Такую одежду в Лондоне брали из запасов Министерства экономической борьбы, «одалживали» у военнопленных с интернированными и даже специально шили в ателье под полицейским участком на знаменитой улице лондонских портных Савилль-Роу. Заодно русская секция SOE решила обратиться к резидентурам в нейтральных Лиссабоне, Берне и Стокгольме, чтобы они снабдили её континентальными бумагой, бланками и печатями – особенно на фоне того, что «требования и рацио русских часто туманны».

Дело в том, как гласят британские архивные материалы, что первая же группа участников операции «Ледоруб» прибыла в Британию без документов, необходимых для работы в Европе – как это не противоречит тому, что мы писали выше об умельцах по изготовлению нужных бумаг в довоенных секретных лабораториях Коминтерна и НКВД.

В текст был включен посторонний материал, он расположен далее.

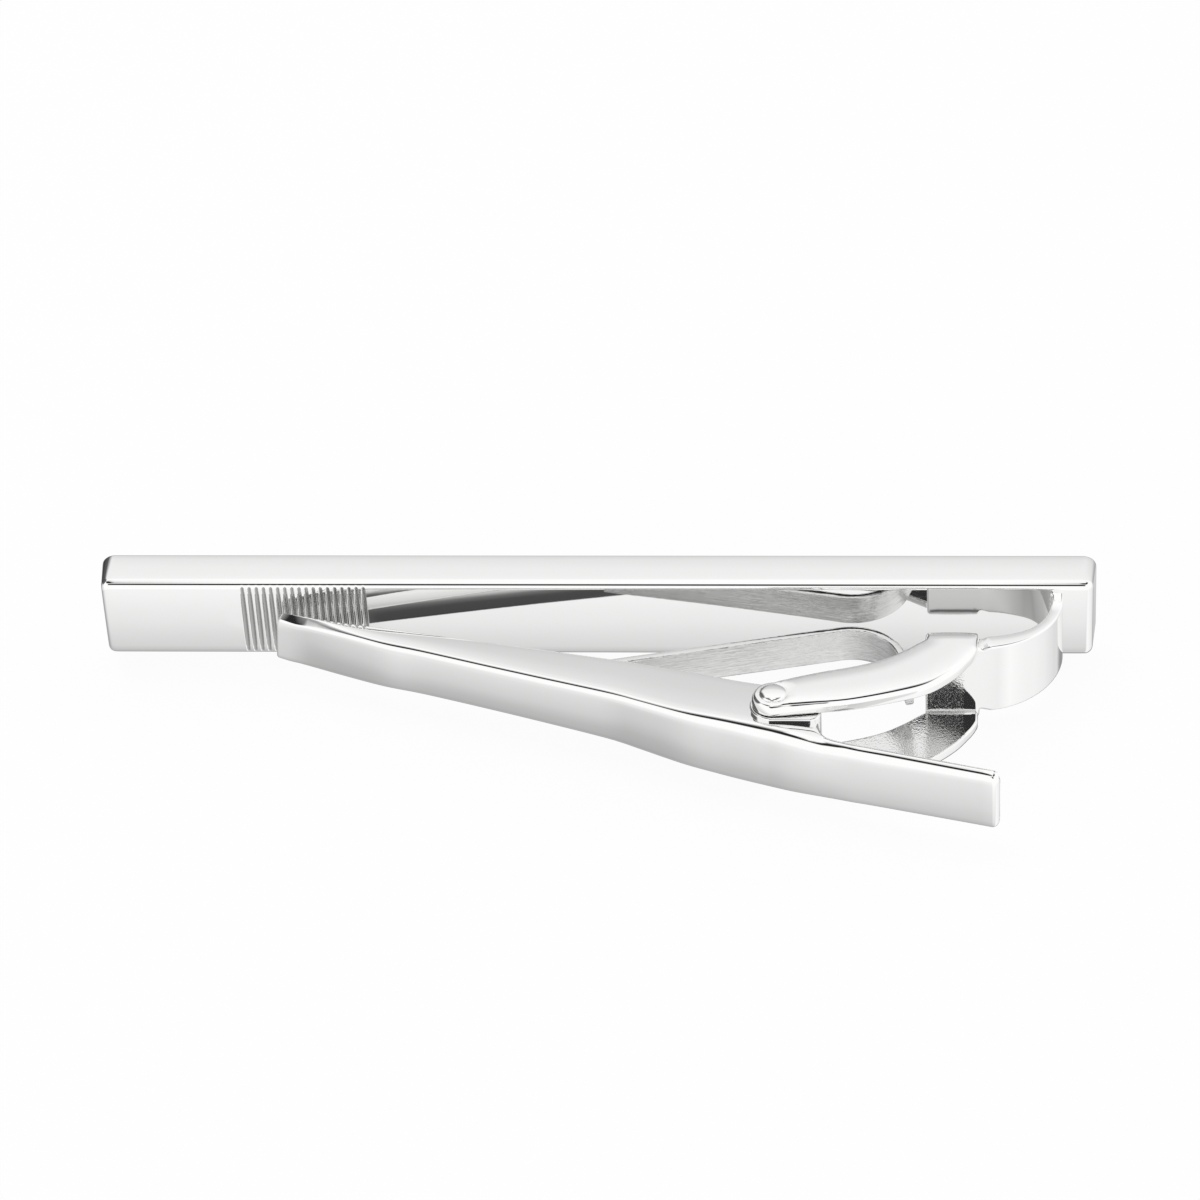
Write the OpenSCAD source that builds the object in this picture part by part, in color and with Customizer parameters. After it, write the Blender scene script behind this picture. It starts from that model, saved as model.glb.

Как считается в Лондоне документы, и легенду ей придумали уже в SOE.

Порт Дартмут, Англия, ночь с 10 на 11 января 1942 г.

Дартмут погрузился в кромешную темноту. Ночь плюс светомаскировка. Но всё-таки через узкую щель в одном из зданий в военном секторе порта пробивался свет. Там шёл такой разговор:

– За револьвер спасибо. А это мне сейчас зачем? – Шифра с удивлением поглядела на офицера SOE, который, как ей показалось, несколько смущённо протягивал ей губную помаду.

– Анна, там внутри – таблетка «L». Мне приказано вручить вам её моим начальством.

– Что за таблетка? – Даже в ночи было видно, что Шифра побледнела, догадавшись.

– “L” значит “lethal”. Это капсула с цианидом. Если вас схватит гестапо, то вы её раскусываете и гарантированно скончаетесь в течение 15 секунд.

– Понятно…

– Обычно мы закладываем такие таблетки в зубы мудрости, но вас до дантиста так и не довели. Пришлось так: в помаде.

– А других таблеток не бывает?

– Бывает. Например, на предыдущую букву, на ”K”.

– А они что?

– Они погружают человека в сон на 24 часа.

– Значит, в мои способности верят меньше…

– Я этого не говорил.

– Да я и сама догадалась. А я вам говорю, что, значит, я просто обязана дойти до Парижа.

Так как прыжок с парашютом для Шифры, с её состоянием здоровья, был исключён, в Лондоне решили переправить её во Францию на скоростном катере британского Королевского флота. Такой катер, номер 314, был готов к тому, чтобы в ночь с 10 на 11 января 1942 г. выйти из английского Дартмута. По расчётам, ста двадцатью пятью милями и десятью часами спустя он должен был высадить нашу героиню в заливе Ланьон во французской Бретани. Но пока еще шли последние приготовления.

– Анна, давайте не будем о грустном. Конечно же, вы справитесь! Давайте ещё раз проверим, насколько хорошо вы выучили приготовленную нами «легенду».

– Давайте!

– Ваше имя?

– Жанетт Дюпон.

– Родились?

– 14 мая 1915 года. – Шифра отвела взгляд от офицера и стала смотреть в одну точку, выдавая ответы, как робот.

– Где работаете?

– Только что уволилась. Была официанткой в Монпелье.

– Почему уволились?

– Я решила поехать в оккупированную зону Франции с тем, чтобы найти своего жениха.

– Его имя?

– Робер Делакруа. Он механик и работает на заводе в Нанте. В своем последнем письме, написанном в начале августа, он написал, что надеется найти работу получше на заводе в Сен-Бриё.

– Где вы начали свой путь?

– Села в Монпелье на поезд в Шатеру.

– Когда?

– Тридцатого ноября.

– И всё это время вы в пути?

– Да.

– Почему?

– Денег у меня немного, и я передвигаюсь на перекладных.

– Например?

– В Шатеру я переночевала у знакомого жандарма, месье Жана Лея. Я, кстати, хотела спросить. – Шифра перестала глядеть в одну точку и впилась в офицера SOE. – Этот жандарм Жан ваш человек?

– Какая разница? Но откуда в вас эта повышенная любознательность? Вы и раньше работали в разведке?

– Неважно.

– Давайте дальше.

– Ну, хорошо, – смирилась Шифра. – Что еще вы хотите знать?

– Где живёт приютивший вас жандарм?

– На Рю де Марше. На я там провела всего одну ночь. А на следующий день пошла пешком до фермы знакомых рядом с Шапель Монмартан. Имя фермера – Барбу. Через границу между двумя зонами Франции меня перевёл ещё один фермер, чьё имя мне неизвестно…

– Вы молодец. Всё хорошо запомнили. Кто вы всё-таки такая, Анна? – Офицер опять взялся за своё, выполняя приказ начальства хоть в последний момент, воспользовавшись нервозностью, но попытаться выведать у «Успенской» её истинную личность.